__WRITTEN TASK__: Copy these lines exactly and nothing else: from the line holding "with Locations(Plane(origin=(x, cover_rear" to the line holding "point = shown.matrix_world", both lines included.
-- start DATA TO USE --
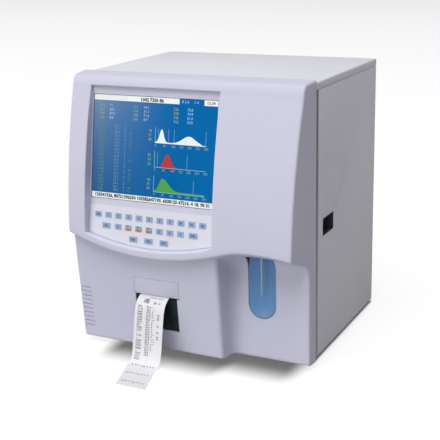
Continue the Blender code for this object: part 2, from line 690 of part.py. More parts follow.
# Side door: a folded steel skin that turns on two pins in the arms of a post
DOOR_GAP = 0.0007
DOOR_FRONT = GROOVE + STRIP_DEPTH + DOOR_GAP
DOOR_REAR = BODY_DEPTH - DOOR_GAP
DOOR_FOOT = 0.016
DOOR_TOP_GAP = 0.001
DOOR_TOP = BODY_TOP - FOLD - DOOR_TOP_GAP
HINGE_INSET = 0.005
HINGE_X = half - HINGE_INSET
HINGE_Y = DOOR_REAR - HINGE_INSET
PIN_RADIUS = 0.0018
PIN_CLEARANCE = 0.0004
PIN_REACH = 0.0032
REAR_RETURN = 0.008
CORNER_RELIEF = 0.0137
ARM_THICK = 0.0030
ARM_HALF = 0.0045
POST_WIDTH = 0.011
POST_INSET = 0.0145
POST_RIGHT = half - POST_INSET
POST_LEFT = POST_RIGHT - POST_WIDTH
PULL_FRONT, PULL_REAR = 0.0289, 0.0754
PULL_FOOT, PULL_TOP = 0.2015, 0.2290
PULL_DEPTH = 0.0135
PULL_WALL = 0.0012
PULL_FLANGE = 0.004
door_inside = half - SHEET
returns = [(door_inside - GAP, DOOR_FRONT), (right_inner, DOOR_FRONT),
           (right_inner, DOOR_REAR - CORNER_RELIEF),
           (half - REAR_RETURN, DOOR_REAR - CORNER_RELIEF + REAR_RETURN / 2),
           (half - REAR_RETURN, DOOR_REAR), (door_inside - GAP, DOOR_REAR)]
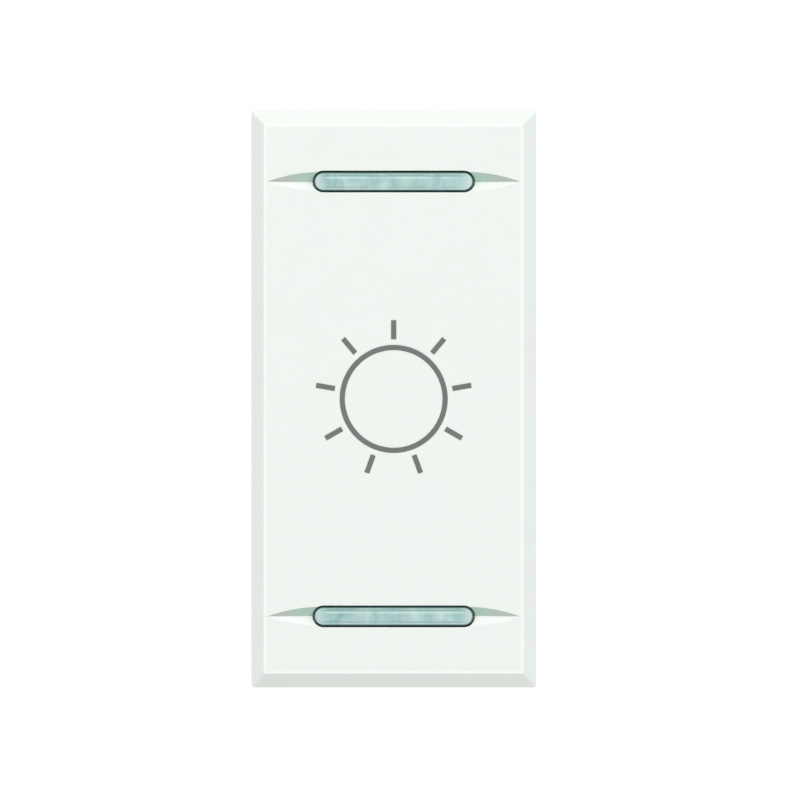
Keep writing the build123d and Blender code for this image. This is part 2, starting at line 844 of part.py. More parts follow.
def terminal_clamp(x, up):
    """A rising cage: a square loop with a threaded wall nearest the screw's head."""
    outer = [from_end(depth, up) for depth in clamp_depth]
    inner = [outer[0] - up * clamp_top, outer[1] + up * clamp_bottom]
    y = around(terminal_y, clamp_length)
    with BuildPart() as cage:
        block(around(x, clamp_width), y, outer)
        fillet(cage.edges().filter_by(Axis.Y), radius=0.5)
        block(
            around(x, clamp_width - 2 * clamp_side),
            (y[0] - 1, y[1] + 1),
            inner,
            mode=Mode.SUBTRACT,
        )
        rod(
            screw_radius + running_clearance,
            (x, terminal_y, outer[0] + up),
            (x, terminal_y, inner[0] - up * 0.1),
            mode=Mode.SUBTRACT,
        )
    return cage


contact_front = 19.4
contact_rear = 28.9
lug_y = (contact_front, contact_front + 1.0)
cross_z = (-9.0, -8.0)
terminals = {
    "line": (-terminal_x, -1),
    "load": (terminal_x, -1),
    "remote": (-terminal_x, 1),
}

for label, (x, up) in terminals.items():
    save(terminal_screw(x, up), f"{label}_screw")
    save(terminal_clamp(x, up), f"{label}_clamp")
    with BuildPart() as contact:
        contact_strip(x, up)
        strip_z = (from_end(contact_depth[0], up), from_end(contact_depth[1], up))
        if label == "load":
            # riser and cross strip that reach the power board past the line contact
            block(around(x, contact_width), lug_y, (strip_z[0], cross_z[1]))
            block((lead_end_x, x), lug_y, cross_z)
        else:
            block((lead_end_x, x), lug_y, strip_z)
    save(contact, f"{label}_contact")

# ---------------------------------------------------------------- power board

contact_slots = [
    from_end(sum(contact_depth) / 2, -1),
    from_end(sum(contact_depth) / 2, 1),
    sum(cross_z) / 2,
]
lead_holes = (
    [(header_y, z) for z in header_z]
    + film_leads
    + [(fuse_y, z) for z in clip_middles]
    + [(y, lead_z) for y in triac_leads]
    + [
        around_choke(angle, choke_core_radius[1] + turn_clearance)
        for angle in (winding_angles[0], winding_angles[-1])
    ]
)

with BuildPart() as power_board:
    with BuildSketch(Plane.YZ.offset(power_board_x[0])):
        with Locations((sum(power_board_y) / 2, 0)):
            Rectangle(power_board_y[1] - power_board_y[0], 2 * power_board_half_z)
        with Locations(*lead_holes):
            Circle(0.52, mode=Mode.SUBTRACT)
        with Locations(*[(sum(lug_y) / 2, z) for z in contact_slots]):
            Rectangle(1.1, 1.1, mode=Mode.SUBTRACT)
    extrude(amount=power_board_x[1] - power_board_x[0])
save(power_board, "power_board")

# ---------------------------------------------------------------- case shell

lip_front = 3.0
lip_gap = 0.05
lip_x = case_x - collar_wall - lip_gap
lip_z = case_z - collar_wall - lip_gap
side_label = (16.5, 15.0, 26.0)
vent_y = 13.5
vent_z = (-9.0, -4.5, 4.5, 9.0)
vent_size = (10.0, 1.2)
driver_hole_radius = 2.2
cover_barb_z = 7.0
barb_length = 4.4

with BuildPart() as case_shell:
    with BuildSketch(facing_front(case_rear)):
        RectangleRounded(2 * case_x, 2 * case_z, case_corner)
    extrude(amount=case_rear - collar_rear)
    # thinner lip that slides into the carrier frame's collar
    with BuildSketch(facing_front(collar_rear)):
        Rectangle(2 * lip_x, 2 * lip_z)
    extrude(amount=collar_rear - lip_front)
    with BuildSketch(facing_front(case_rear)):
        Rectangle(2 * inner_x, 2 * inner_z)
    extrude(amount=case_rear - lip_front, mode=Mode.SUBTRACT)
    for up in (-1, 1):
        # notch in the lip that leaves the frame's tongue free to bend
        block(
            (-5.8, 5.8),
            (lip_front, collar_rear),
            (up * (inner_z - 0.1), up * case_z),
            mode=Mode.SUBTRACT,
        )
        # ribs that hold the power board and the heat sink at both ends
        for x in ((-7.6, -6.8), (-inner_x, -8.95), (6.1, 6.7), (8.4, inner_x)):
            block(x, (7.2, 18.5), (up * 17.1, up * (inner_z + 0.1)))
        for side in (-1, 1):
            # corner ledges behind the control board
            block(
                (side * 8.0, side * (inner_x + 0.1)),
                (control_board_y[1] + 0.05, 6.1),
                (up * 15.0, up * (inner_z + 0.1)),
            )
    for side in (-1, 1):
        # snap barbs that engage the carrier frame's windows
        for z in (frame_barb_z, -frame_barb_z):
            with BuildSketch(Plane.XY.offset(z - barb_length / 2)):
                with BuildLine():
                    Polyline(
                        (side * (lip_x - 0.1), 5.1),
                        (side * (lip_x + 0.75), 5.1),
                        (side * (lip_x + 0.75), 4.7),
                        (side * (lip_x - 0.1), 3.7),
                        close=True,
                    )
                make_face()
            extrude(amount=barb_length)
        # windows for the rear cover's barbs
        for z in (cover_barb_z, -cover_barb_z):
            block(
                (side * (inner_x - 0.1), side * (case_x + 0.1)),
                (28.0, 29.5),
                around(z, 5.0),
                mode=Mode.SUBTRACT,
            )
    # shallow label recess on the left
    with BuildSketch(Plane.YZ.offset(-case_x + 0.3)):
        with Locations((side_label[0], 0)):
            RectangleRounded(side_label[1], side_label[2], 0.8)
    extrude(amount=-1, mode=Mode.SUBTRACT)
    # vents beside the heat sink
    for z in vent_z:
        with BuildSketch(Plane.YZ.offset(inner_x - 0.5)):
            with Locations((vent_y, z)):
                SlotOverall(*vent_size)
        extrude(amount=3, mode=Mode.SUBTRACT)
    # screwdriver holes over the terminal screws
    for x, up in terminals.values():
        rod(
            driver_hole_radius,
            (x, terminal_y, up * (inner_z - 0.5)),
            (x, terminal_y, up * (case_z + 0.5)),
            mode=Mode.SUBTRACT,
        )
save(case_shell, "case_shell")

# ---------------------------------------------------------------- rear cover

chamber_front = 21.6
chamber_depth = (12.5, 13.3)
rear_label_centre = (4.7, 10.3)
rear_label_size = (8.6, 12.0)
label_depth = 0.3
funnel_reach = 0.6

with BuildPart() as rear_cover:
    with BuildSketch(facing_front(cover_rear)):
        RectangleRounded(2 * case_x, 2 * case_z, case_corner)
    extrude(amount=cover_rear - case_rear)
    chamfer(rear_cover.faces().sort_by(Axis.Y)[-1].edges(), length=0.4)
    # shallow label recess and a groove as long as the wire is to be stripped
    with BuildSketch(facing_front(cover_rear)):
        with Locations(rear_label_centre):
            RectangleRounded(*rear_label_size, 0.6)
        with Locations((0, 0)):
            SlotOverall(strip_length, 1.0)
    extrude(amount=label_depth, mode=Mode.SUBTRACT)
    for side in (-1, 1):
        # side lips with snap barbs
        block((side * 8.35, side * (inner_x - 0.05)), (27.0, case_rear), (-14.0, 14.0))
        for z in (cover_barb_z, -cover_barb_z):
            with BuildSketch(Plane.XY.offset(z - barb_length / 2)):
                with BuildLine():
                    Polyline(
                        (side * (inner_x - 0.15), 29.4),
                        (side * (inner_x + 0.7), 29.4),
                        (side * (inner_x + 0.7), 29.0),
                        (side * (inner_x - 0.15), 28.1),
                        close=True,
                    )
                make_face()
            extrude(amount=barb_length)
    for up in (-1, 1):
        # walls between the terminals and the electronics, and between neighbours
        wall_z = [from_end(depth, up) for depth in chamber_depth]
        block((-8.3, 8.3), (chamber_front, case_rear), wall_z)
        block((-0.6, 0.6), (chamber_front, case_rear), (wall_z[1], from_end(1.7, up)))
    for x, up in terminals.values():
        # boss and funnelled hole for a wire
        z = from_end(wire_depth, up)
        rod(2.5, (x, 29.05, z), (x, case_rear, z))
        rod(wire_radius, (x, 28, z), (x, cover_rear + 1, z), mode=Mode.SUBTRACT)
        with Locations(Plane(origin=(x, cover_rear - 0.4, z), z_dir=(0, 1, 0))):
            Cone(
                wire_radius,
                wire_radius + funnel_reach,
                funnel_reach,
                align=(Align.CENTER, Align.CENTER, Align.MIN),
                mode=Mode.SUBTRACT,
            )
save(rear_cover, "rear_cover")
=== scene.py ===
"""Looks of the one-module wall dimmer: materials, springs, snap domes, solder, studio and camera.

Everything is in metres in the frame of the CAD model: X to the right, Y into the wall, Z up.
Places and sizes inside the materials are in millimetres of the same frame.
"""

import math

import bmesh
import bpy
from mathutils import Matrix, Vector


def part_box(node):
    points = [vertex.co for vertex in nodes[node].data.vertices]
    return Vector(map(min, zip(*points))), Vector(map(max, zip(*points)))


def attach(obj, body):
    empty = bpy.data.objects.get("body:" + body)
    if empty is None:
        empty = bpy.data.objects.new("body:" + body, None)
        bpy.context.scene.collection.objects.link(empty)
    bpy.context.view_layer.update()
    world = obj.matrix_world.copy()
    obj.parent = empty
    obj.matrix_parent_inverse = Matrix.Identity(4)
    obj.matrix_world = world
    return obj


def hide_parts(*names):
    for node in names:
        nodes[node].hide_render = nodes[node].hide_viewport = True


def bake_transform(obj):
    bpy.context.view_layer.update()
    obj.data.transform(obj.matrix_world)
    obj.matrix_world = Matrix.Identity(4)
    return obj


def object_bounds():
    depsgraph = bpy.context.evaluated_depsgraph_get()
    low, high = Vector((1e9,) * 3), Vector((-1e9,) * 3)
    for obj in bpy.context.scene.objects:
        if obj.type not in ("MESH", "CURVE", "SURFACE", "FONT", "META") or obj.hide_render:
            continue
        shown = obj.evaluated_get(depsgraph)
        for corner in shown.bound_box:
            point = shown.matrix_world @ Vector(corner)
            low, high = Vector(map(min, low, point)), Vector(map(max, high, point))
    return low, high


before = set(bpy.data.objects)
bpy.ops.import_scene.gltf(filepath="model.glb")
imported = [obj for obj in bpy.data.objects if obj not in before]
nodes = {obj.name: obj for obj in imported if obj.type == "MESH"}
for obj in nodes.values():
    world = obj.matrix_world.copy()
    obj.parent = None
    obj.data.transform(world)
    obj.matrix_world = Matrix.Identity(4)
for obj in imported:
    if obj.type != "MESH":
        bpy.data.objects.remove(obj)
cad_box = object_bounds()

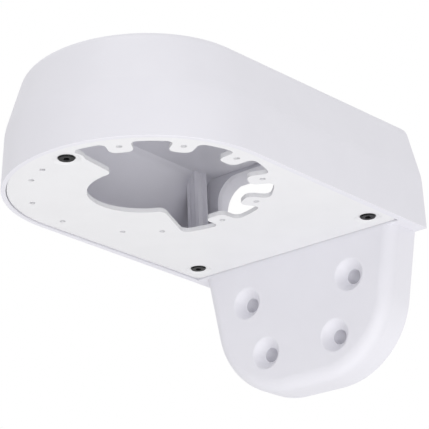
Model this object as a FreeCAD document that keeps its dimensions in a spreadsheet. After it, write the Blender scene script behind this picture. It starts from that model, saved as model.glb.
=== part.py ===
import FreeCAD, Part
import math
import os
import Sketcher

# L-shaped wall bracket for a dome camera: one die-cast housing and a screwed camera plate.
# Frame: X across, Y towards the wall, Z up. The origin is on the wall face, on the centre
# line, level with the rim of the hood.

# Driving sizes in millimetres and degrees
SIZES = {
    # Rim of the hood, and how far its nose lies inside its sides
    "wall_to_nose_centre": 158.5,
    "rim_half_width": 78.8,
    "rim_nose_inset": 1.6,
    "rim_rounding": 2.0,
    "side_lean": 1.0,
    # Crease, where the side starts to lean in, measured in from the rim
    "crease_height": 31.7,
    "crease_nose_inset": 2.0,
    "crease_side_inset": 0.8,
    "crease_rounding": 70.0,
    # Crown, the top of the hood, measured in from the rim
    "crown_height": 68.2,
    "crown_slope": 0.65,
    "crown_nose_inset": 12.6,
    "crown_side_inset": 9.9,
    "crown_rounding": 9.6,
    # Casting wall and the parts inside the hood
    "casting_wall": 4.2,
    "inner_bevel": 3.4,
    "partition_thickness": 3.5,
    "web_thickness": 5.0,
    "arch_side_inset": 22.3,
    "arch_bottom": 7.0,
    "arch_top_inset": 6.4,
    "arch_corner": 16.0,
    # Flange against the wall
    "flange_depth": 23.0,
    "flange_side_inset": 7.3,
    "flange_drop": 82.1,
    "flange_taper": 11.15,
    "flange_corner": 51.0,
    "flange_base_radius": 800.0,
    "flange_rounding": 8.0,
    # Wall screw holes and the bosses behind them
    "upper_hole_half_spacing": 37.5,
    "upper_hole_drop": 23.6,
    "lower_hole_half_spacing": 25.0,
    "lower_hole_drop": 57.4,
    "wall_hole_diameter": 9.0,
    "counterbore_diameter": 19.4,
    "counterbore_depth": 5.8,
    "counterbore_bevel": 0.8,
    "wall_boss_wall": 2.3,
    "wall_boss_foot_wall": 3.5,
    "rib_thickness": 3.0,
    "rib_setback": 1.0,
    "rib_root": 0.5,
    # Camera plate and the edge of the rim left round its seat
    "nose_edge": 2.7,
    "side_edge": 4.3,
    "plate_thickness": 2.5,
    "plate_recess": 0.9,
    "plate_gap": 0.5,
    "plate_corner": 4.0,
    "plate_bevel": 0.4,
    # Holes and opening of the camera plate, about the camera axis
    "camera_axis_offset": 1.8,
    "camera_hole_margin": 10.1,
    "camera_hole_diameter": 3.9,
    "lug_first_angle": -61.2,
    "lug_pitch": 30.0,
    "lug_tip_reach": 7.9,
    "lug_half_width": 6.8,
    "lug_corner": 4.4,
    "lug_root_rounding": 2.5,
    "opening_margin": 4.6,
    "opening_inner_radius": 32.2,
    "opening_start": -82.5,
    "opening_end": 113.5,
    "opening_corner": 4.5,
    # Screws of the camera plate and the bosses that hold them
    "screw_inset": 13.3,
    "screw_side_inset": 11.1,
    "screw_head_diameter": 9.5,
    "screw_head_height": 1.2,
    "screw_crown_diameter": 8.4,
    "screw_lip_height": 0.6,
    "screw_shank_diameter": 4.9,
    "screw_length": 12.0,
    "screw_tip_bevel": 0.6,
    "screw_socket": 3.0,
    "screw_socket_depth": 1.5,
    "screw_recess_diameter": 15.0,
    "screw_ear_diameter": 19.2,
    "screw_recess_depth": 0.9,
    "screw_clearance": 5.5,
    "boss_core_diameter": 8.4,
    "boss_fin_reach": 5.4,
    "boss_long_reach": 7.0,
    "boss_fin_thickness": 3.0,
    "boss_bore": 5.0,
    "boss_bore_depth": 14.0,
}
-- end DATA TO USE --
__ANSWER__:
        with Locations(Plane(origin=(x, cover_rear - 0.4, z), z_dir=(0, 1, 0))):
            Cone(
                wire_radius,
                wire_radius + funnel_reach,
                funnel_reach,
                align=(Align.CENTER, Align.CENTER, Align.MIN),
                mode=Mode.SUBTRACT,
            )
save(rear_cover, "rear_cover")
=== scene.py ===
"""Looks of the one-module wall dimmer: materials, springs, snap domes, solder, studio and camera.

Everything is in metres in the frame of the CAD model: X to the right, Y into the wall, Z up.
Places and sizes inside the materials are in millimetres of the same frame.
"""

import math

import bmesh
import bpy
from mathutils import Matrix, Vector


def part_box(node):
    points = [vertex.co for vertex in nodes[node].data.vertices]
    return Vector(map(min, zip(*points))), Vector(map(max, zip(*points)))


def attach(obj, body):
    empty = bpy.data.objects.get("body:" + body)
    if empty is None:
        empty = bpy.data.objects.new("body:" + body, None)
        bpy.context.scene.collection.objects.link(empty)
    bpy.context.view_layer.update()
    world = obj.matrix_world.copy()
    obj.parent = empty
    obj.matrix_parent_inverse = Matrix.Identity(4)
    obj.matrix_world = world
    return obj


def hide_parts(*names):
    for node in names:
        nodes[node].hide_render = nodes[node].hide_viewport = True


def bake_transform(obj):
    bpy.context.view_layer.update()
    obj.data.transform(obj.matrix_world)
    obj.matrix_world = Matrix.Identity(4)
    return obj


def object_bounds():
    depsgraph = bpy.context.evaluated_depsgraph_get()
    low, high = Vector((1e9,) * 3), Vector((-1e9,) * 3)
    for obj in bpy.context.scene.objects:
        if obj.type not in ("MESH", "CURVE", "SURFACE", "FONT", "META") or obj.hide_render:
            continue
        shown = obj.evaluated_get(depsgraph)
        for corner in shown.bound_box:
            point = shown.matrix_world @ Vector(corner)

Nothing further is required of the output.